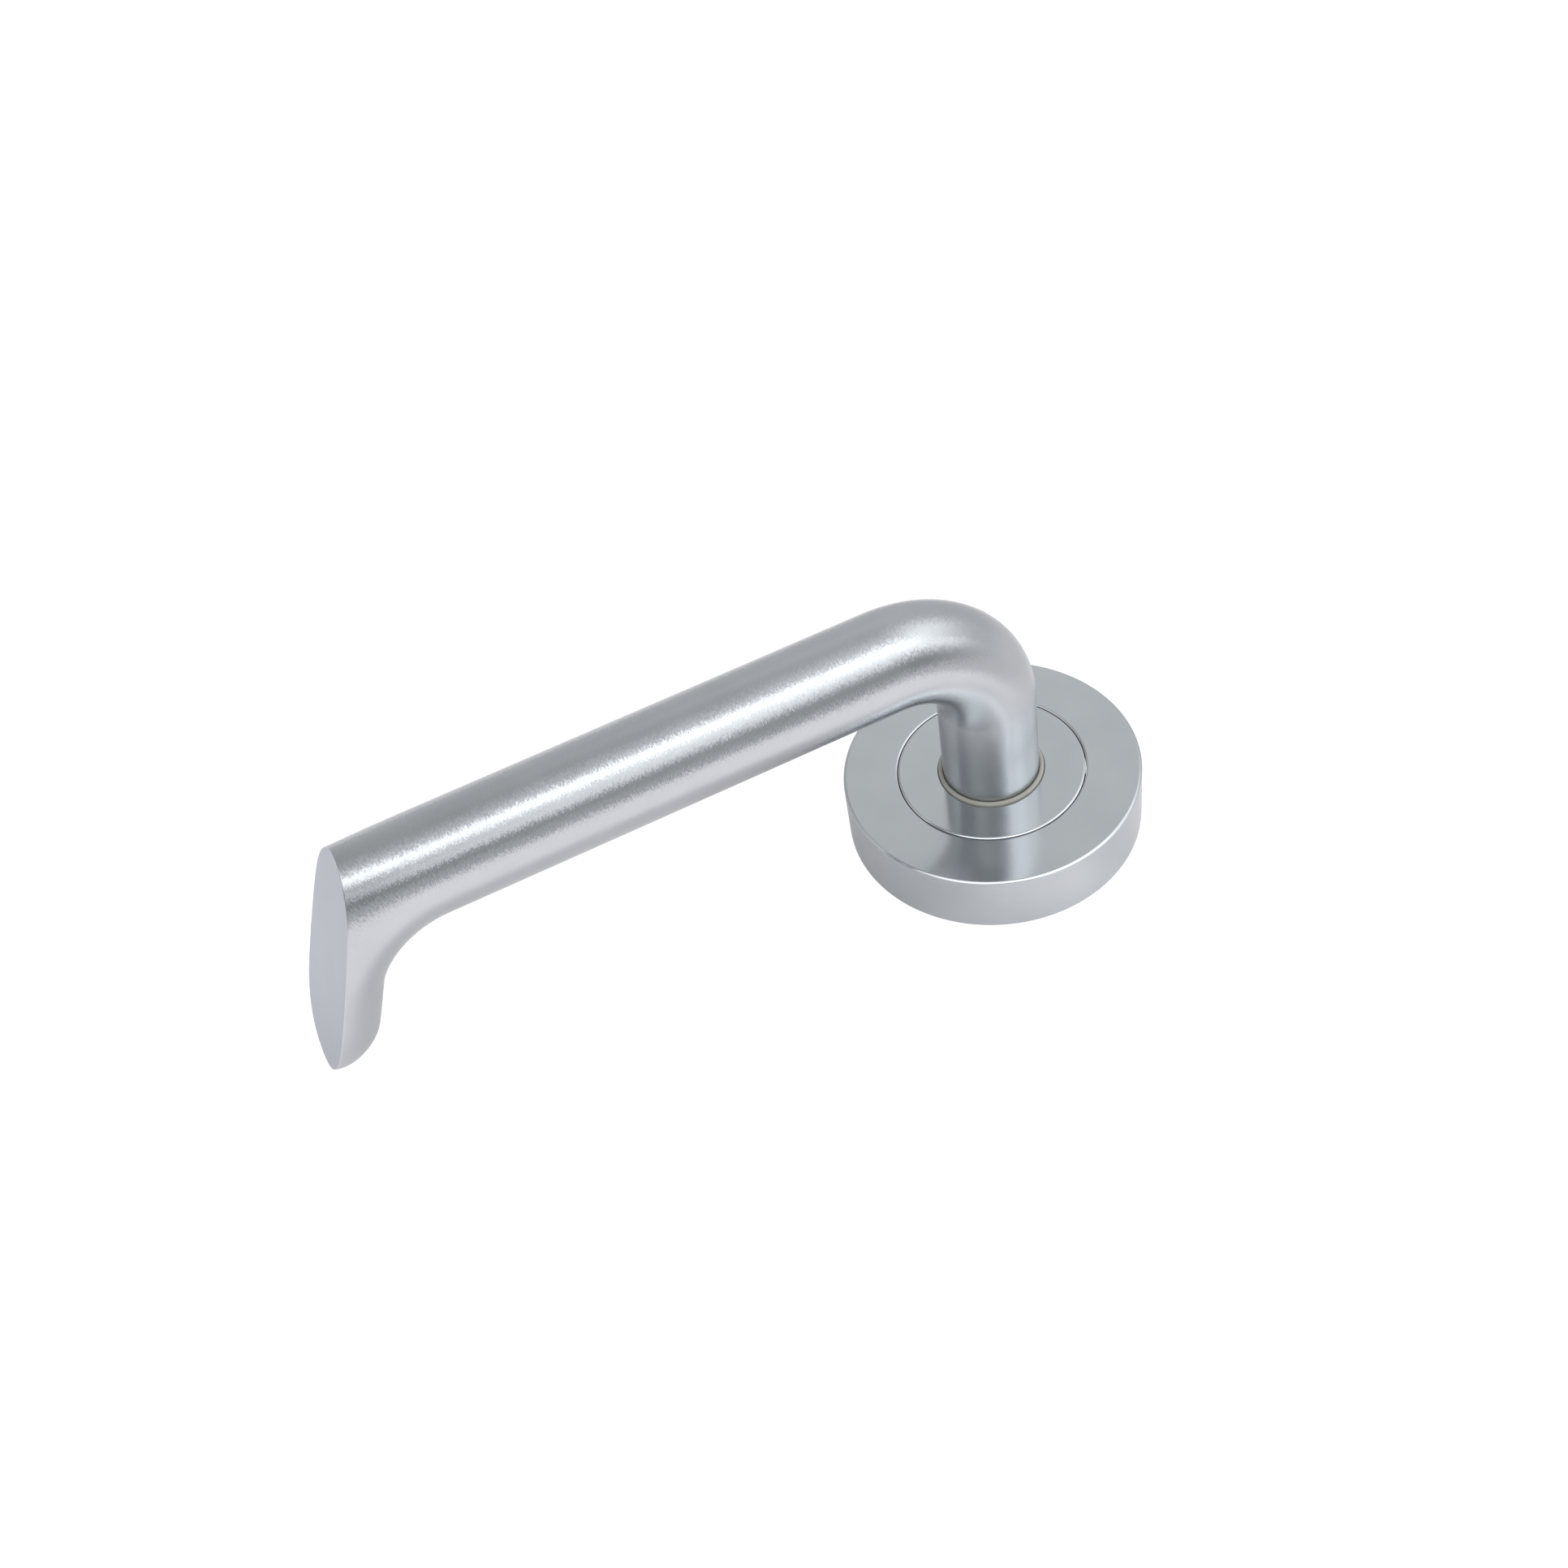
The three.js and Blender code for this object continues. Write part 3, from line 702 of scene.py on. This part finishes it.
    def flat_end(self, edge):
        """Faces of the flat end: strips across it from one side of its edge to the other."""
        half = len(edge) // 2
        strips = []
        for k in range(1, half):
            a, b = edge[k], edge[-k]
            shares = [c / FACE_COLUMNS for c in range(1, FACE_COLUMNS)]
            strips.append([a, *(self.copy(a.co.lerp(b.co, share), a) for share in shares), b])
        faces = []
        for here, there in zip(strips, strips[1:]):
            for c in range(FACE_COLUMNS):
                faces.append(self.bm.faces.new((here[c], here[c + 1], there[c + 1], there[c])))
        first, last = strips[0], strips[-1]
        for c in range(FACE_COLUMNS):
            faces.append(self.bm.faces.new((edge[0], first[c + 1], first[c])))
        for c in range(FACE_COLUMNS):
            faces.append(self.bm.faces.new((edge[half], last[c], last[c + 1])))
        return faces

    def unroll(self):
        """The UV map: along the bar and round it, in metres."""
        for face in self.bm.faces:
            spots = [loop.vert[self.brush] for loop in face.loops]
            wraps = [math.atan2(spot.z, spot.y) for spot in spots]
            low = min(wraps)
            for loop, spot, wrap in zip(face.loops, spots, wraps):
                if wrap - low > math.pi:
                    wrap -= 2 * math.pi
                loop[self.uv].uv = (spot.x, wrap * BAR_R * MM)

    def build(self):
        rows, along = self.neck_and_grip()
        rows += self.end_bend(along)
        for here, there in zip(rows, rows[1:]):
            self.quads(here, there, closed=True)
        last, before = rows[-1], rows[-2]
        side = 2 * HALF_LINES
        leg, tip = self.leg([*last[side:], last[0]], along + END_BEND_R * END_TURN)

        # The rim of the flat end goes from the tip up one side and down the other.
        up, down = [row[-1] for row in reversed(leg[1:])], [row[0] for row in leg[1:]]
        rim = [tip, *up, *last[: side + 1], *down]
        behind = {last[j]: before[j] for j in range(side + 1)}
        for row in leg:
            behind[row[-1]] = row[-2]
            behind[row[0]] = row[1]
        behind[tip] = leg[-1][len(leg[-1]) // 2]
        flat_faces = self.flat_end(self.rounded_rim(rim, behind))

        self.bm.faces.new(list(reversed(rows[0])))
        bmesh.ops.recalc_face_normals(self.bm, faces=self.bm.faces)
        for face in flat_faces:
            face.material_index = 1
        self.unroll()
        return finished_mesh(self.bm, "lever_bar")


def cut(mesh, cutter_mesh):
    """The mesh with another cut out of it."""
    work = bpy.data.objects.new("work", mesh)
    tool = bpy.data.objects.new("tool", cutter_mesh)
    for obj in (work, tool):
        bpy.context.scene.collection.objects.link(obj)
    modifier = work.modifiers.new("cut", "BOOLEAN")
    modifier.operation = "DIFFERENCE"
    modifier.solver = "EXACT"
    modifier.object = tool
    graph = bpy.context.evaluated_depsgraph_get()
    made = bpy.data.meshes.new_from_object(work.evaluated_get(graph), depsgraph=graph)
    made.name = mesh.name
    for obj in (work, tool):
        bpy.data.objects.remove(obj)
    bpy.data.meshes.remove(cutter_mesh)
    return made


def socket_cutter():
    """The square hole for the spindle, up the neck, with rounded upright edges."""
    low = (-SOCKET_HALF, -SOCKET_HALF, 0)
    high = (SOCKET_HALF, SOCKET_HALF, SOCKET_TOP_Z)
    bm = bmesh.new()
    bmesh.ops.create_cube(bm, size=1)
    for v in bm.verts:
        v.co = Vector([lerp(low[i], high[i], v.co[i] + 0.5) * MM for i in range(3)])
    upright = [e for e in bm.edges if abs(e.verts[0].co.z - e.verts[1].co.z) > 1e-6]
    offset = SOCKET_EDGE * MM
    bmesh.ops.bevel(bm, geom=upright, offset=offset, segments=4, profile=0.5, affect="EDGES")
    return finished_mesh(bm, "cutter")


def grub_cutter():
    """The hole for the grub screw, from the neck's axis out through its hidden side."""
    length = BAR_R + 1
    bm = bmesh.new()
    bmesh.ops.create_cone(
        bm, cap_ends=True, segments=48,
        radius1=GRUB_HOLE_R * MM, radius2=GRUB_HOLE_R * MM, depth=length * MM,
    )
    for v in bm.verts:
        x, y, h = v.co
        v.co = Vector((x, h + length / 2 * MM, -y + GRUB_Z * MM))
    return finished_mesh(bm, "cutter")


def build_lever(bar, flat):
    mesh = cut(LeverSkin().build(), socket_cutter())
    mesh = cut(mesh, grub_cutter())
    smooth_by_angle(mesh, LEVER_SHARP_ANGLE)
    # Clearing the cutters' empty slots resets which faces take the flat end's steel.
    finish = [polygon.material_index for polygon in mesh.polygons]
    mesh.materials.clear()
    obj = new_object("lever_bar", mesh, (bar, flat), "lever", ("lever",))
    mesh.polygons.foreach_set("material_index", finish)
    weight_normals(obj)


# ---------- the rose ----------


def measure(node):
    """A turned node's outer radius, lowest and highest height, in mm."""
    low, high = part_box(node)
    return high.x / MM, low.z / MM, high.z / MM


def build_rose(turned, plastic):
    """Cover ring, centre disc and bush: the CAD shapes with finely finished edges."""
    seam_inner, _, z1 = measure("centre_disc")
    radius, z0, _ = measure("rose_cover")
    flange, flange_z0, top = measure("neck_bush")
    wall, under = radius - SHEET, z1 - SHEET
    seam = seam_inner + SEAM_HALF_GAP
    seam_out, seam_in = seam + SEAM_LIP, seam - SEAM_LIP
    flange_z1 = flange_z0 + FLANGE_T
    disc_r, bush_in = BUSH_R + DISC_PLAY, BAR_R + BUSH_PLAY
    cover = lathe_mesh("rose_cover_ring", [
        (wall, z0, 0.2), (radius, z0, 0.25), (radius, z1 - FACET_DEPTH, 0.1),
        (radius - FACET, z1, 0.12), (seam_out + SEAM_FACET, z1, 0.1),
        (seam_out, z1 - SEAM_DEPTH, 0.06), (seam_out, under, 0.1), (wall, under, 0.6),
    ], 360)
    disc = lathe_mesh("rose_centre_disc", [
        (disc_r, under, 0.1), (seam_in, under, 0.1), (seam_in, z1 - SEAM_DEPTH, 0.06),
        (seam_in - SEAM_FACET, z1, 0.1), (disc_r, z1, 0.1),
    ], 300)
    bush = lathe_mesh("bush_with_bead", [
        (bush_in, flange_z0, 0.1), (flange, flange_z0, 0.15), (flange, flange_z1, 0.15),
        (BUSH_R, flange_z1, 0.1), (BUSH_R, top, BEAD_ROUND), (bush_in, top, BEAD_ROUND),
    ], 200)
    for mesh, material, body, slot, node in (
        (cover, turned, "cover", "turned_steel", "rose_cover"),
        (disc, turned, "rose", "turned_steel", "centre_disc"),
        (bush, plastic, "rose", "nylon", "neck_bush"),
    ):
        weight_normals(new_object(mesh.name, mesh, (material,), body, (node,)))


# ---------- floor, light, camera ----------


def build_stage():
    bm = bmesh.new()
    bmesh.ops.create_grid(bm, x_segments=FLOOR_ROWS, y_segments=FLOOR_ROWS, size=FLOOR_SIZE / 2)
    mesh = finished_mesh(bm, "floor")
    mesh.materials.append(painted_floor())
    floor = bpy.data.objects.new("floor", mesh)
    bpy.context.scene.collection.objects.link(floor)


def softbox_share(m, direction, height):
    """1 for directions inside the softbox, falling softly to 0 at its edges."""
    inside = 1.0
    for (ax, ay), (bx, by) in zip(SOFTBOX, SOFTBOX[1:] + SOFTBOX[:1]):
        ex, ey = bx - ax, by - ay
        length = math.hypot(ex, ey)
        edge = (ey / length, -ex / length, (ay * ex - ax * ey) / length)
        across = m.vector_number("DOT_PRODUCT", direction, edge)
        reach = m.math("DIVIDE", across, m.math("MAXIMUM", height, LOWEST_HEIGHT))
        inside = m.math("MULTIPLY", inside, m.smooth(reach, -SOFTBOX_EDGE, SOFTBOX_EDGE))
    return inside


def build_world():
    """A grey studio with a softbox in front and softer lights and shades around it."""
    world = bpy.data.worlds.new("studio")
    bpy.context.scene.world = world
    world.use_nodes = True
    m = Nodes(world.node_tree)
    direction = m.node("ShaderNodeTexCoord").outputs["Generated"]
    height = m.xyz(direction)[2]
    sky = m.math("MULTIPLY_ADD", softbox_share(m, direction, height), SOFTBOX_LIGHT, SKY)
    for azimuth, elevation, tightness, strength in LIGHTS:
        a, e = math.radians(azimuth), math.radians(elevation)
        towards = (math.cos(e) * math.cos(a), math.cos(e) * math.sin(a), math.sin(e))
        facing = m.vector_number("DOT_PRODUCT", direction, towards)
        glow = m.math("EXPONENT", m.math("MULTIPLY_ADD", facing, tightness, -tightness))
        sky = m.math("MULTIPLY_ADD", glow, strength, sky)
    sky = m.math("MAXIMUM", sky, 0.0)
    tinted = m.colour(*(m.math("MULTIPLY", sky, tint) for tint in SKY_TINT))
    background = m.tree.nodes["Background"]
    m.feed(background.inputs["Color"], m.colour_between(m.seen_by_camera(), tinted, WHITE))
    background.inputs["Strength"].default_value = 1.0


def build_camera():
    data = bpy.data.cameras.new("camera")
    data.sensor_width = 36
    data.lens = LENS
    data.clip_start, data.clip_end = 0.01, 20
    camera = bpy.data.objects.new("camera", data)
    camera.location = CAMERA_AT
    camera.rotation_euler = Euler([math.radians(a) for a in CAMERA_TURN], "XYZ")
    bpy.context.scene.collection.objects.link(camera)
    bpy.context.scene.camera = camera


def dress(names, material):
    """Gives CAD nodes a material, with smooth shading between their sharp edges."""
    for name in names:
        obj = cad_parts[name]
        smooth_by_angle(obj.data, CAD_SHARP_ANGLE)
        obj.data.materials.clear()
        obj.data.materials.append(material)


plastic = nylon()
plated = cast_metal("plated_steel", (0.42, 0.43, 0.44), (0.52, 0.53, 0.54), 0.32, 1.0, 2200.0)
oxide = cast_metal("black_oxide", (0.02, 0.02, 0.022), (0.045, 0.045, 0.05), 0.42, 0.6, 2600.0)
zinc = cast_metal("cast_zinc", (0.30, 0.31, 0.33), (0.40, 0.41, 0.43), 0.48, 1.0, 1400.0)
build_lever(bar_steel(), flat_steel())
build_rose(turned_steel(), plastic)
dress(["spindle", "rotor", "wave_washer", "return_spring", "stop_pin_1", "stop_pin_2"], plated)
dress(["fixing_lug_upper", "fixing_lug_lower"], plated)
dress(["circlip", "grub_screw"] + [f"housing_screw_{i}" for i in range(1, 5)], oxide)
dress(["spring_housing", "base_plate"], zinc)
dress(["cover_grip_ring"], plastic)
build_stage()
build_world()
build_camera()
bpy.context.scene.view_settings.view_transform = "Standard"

→ TASK TO CARRY OUT:
Look through the listing and extract every line with "scene" in it.

→ THE RESPONSE:
The three.js and Blender code for this object continues. Write part 3, from line 702 of scene.py on. This part finishes it.
        bpy.context.scene.collection.objects.link(obj)
    bpy.context.scene.collection.objects.link(floor)
    bpy.context.scene.world = world
    bpy.context.scene.collection.objects.link(camera)
    bpy.context.scene.camera = camera
bpy.context.scene.view_settings.view_transform = "Standard"